The secret to job satisfaction? A good boss

Managers must inspire the confidence of their workers, unlike David Brent from the BBC’s The Office

Having a competent manager is the single biggest determinant of job satisfaction.

Bosses are everywhere. None of us can avoid them. Yet the person looking over your shoulder matters far more than is generally realised. Our study of 35,000 employees in the UK and US shows that the competence of your boss is the single strongest predictor of happiness at work.

HAPPIER, MORE PRODUCTIVE

Forget the size of your pay packet, the length of your commute, your skill, or the everyday tasks you do – what matters most to workplace happiness are the qualities your manager brings to their job. In other words, happiness at work depends on whether your boss actually knows what he or she is talking about.
It goes without saying that job satisfaction is important, since we spend the majority of our day in the workplace. But it matters for governments, firms and shareholders too. There is mounting evidence that happy workers are more productive workers. And companies that are great places to work deliver higher stock market returns.
So how can you avoid a boss who will give you the workplace blues?
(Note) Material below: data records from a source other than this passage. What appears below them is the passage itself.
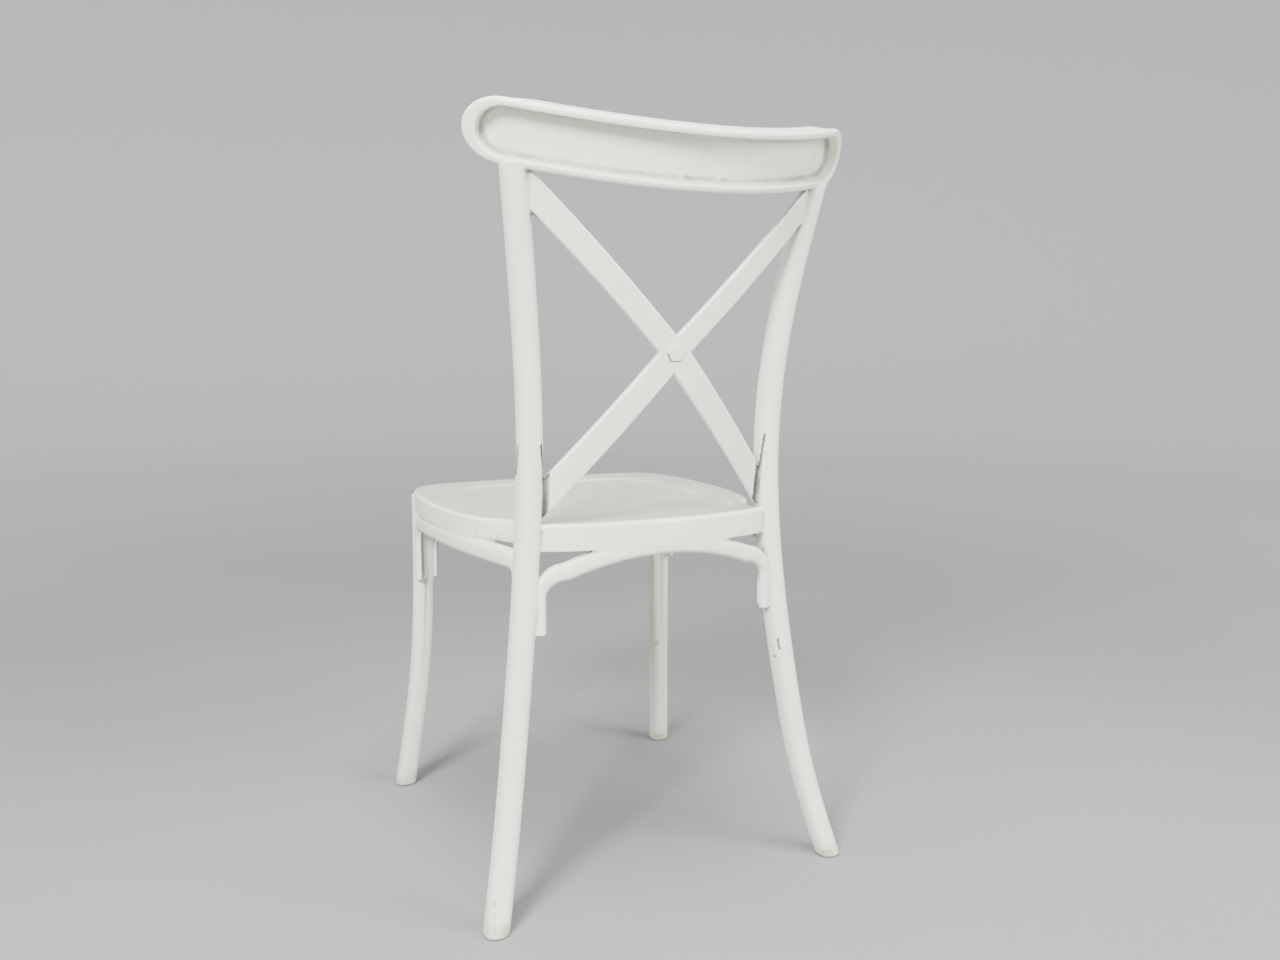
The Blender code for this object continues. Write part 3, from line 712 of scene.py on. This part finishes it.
def crest_loops():
    """(inset, end inset, depth) of the crest's loops, from its recess over to its front."""
    loops = []
    fillet = CREST_RECESS_FILLET
    for i in range(CREST_FILLET_STEPS + 1):
        turn = 0.5 * math.pi * (1.0 - i / CREST_FILLET_STEPS)
        inward = 1.0 - math.cos(turn)
        depth = CREST_RECESS_DEPTH - fillet * (1.0 - math.sin(turn))
        end_inset = CREST_END_RIM + CREST_RECESS_END_FILLET * inward
        loops.append((CREST_RIM + fillet * inward, end_inset, depth))
    inner = CREST_RIM_INNER_ROUNDING
    for i in range(CREST_RIM_STEPS + 1):
        turn = 0.5 * math.pi * i / CREST_RIM_STEPS
        outward = inner * (1.0 - math.cos(turn))
        depth = inner * (1.0 - math.sin(turn))
        loops.append((CREST_RIM - outward, CREST_END_RIM - outward, depth))
    outer = CREST_RIM_ROUNDING
    for i in range(CREST_RIM_STEPS + 1):
        turn = 0.5 * math.pi * (1.0 - i / CREST_RIM_STEPS)
        inset = outer * (1.0 - math.cos(turn))
        loops.append((inset, inset, outer * (1.0 - math.sin(turn))))
    rounding = CREST_FRONT_ROUNDING
    for i in range(CREST_FILLET_STEPS + 1):
        turn = 0.5 * math.pi * i / CREST_FILLET_STEPS
        depth = CREST_THICKNESS - rounding * (1.0 - math.sin(turn))
        inset = rounding * (1.0 - math.cos(turn))
        loops.append((inset, inset, depth))
    return loops


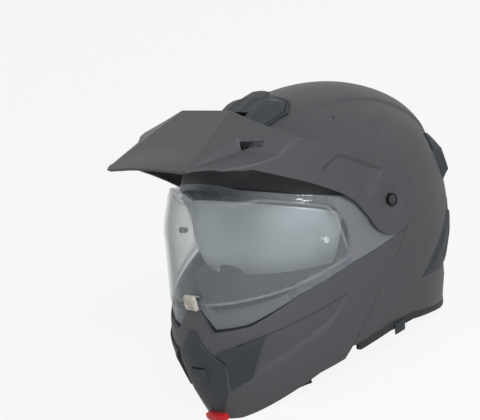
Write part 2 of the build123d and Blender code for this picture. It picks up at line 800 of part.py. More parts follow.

Our research identified three critical influences on happiness.

UNCONVENTIONAL WISDOM

First, we discovered that satisfaction levels among 1,600 British workers were higher when employees were managed by a boss who could step in and competently do the same job. Secondly, our analysis of 6,000 US workers showed that job satisfaction was greater if the boss had worked his or her way up through the company, or started it. And thirdly, our study of 27,000 US workers revealed that a boss’s level of technical competence had a huge influence on job satisfaction.
The findings held true despite a number of checks. The phenomenon occurred among employees in the US and UK. We analysed employees at a single point in time, and tracked large numbers of workers over many years. We also controlled for the effect of self-selection – in other words, those workers who change jobs when they’re unhappy with their boss. And we allowed for employees’ personalities by checking whether cheerful workers are more inclined to give higher job satisfaction or provide supervisor competence ratings that would skew the data.
Each of our findings is consistent with the broad idea that the quality of workers’ lives is higher if the supervisor is highly competent, in a technical sense, at his or her job. It dominates all the more conventional influences on job satisfaction, including education, earnings, job tenure, and whether you work in the public or private sector.

EXPERT KNOWLEDGE

The results fly in the face of recent trends, where general managers are parachuted into organisations that they know little about. So the question is: why does a boss’s competence influence wellbeing and productivity?
From our earlier studies on “expert leaders” (in settings ranging from hospitals to Formula One), we know that the best managers are those that have expert knowledge of the core business of the organisations they lead. To run a good whelk stall, you need to understand whelks, not just be good at running hot chestnut stands.
Our hunch is that having a manager who can do your job signals that the boss understands the kind of work you do. So, for example, they may be more likely to create the right working conditions for you to be productive. Competent bosses also know how to assess your work, and that creates the right kind of motivational incentives. This, in turn, inspires greater respect and trust between manager and employee. And finally, a leader’s influence is extended if they have credibility – managers who know their business are listened to.
So if you are seeking real happiness at work, find a boss who can do your job.
Amanda Goodall is senior lecturer at Cass Business School, City University London. Boss Competence and Worker Wellbeing was co-written with Ben Artz from the University of Wisconsin at Oshkosh, and Andrew Oswald from the University of Warwick.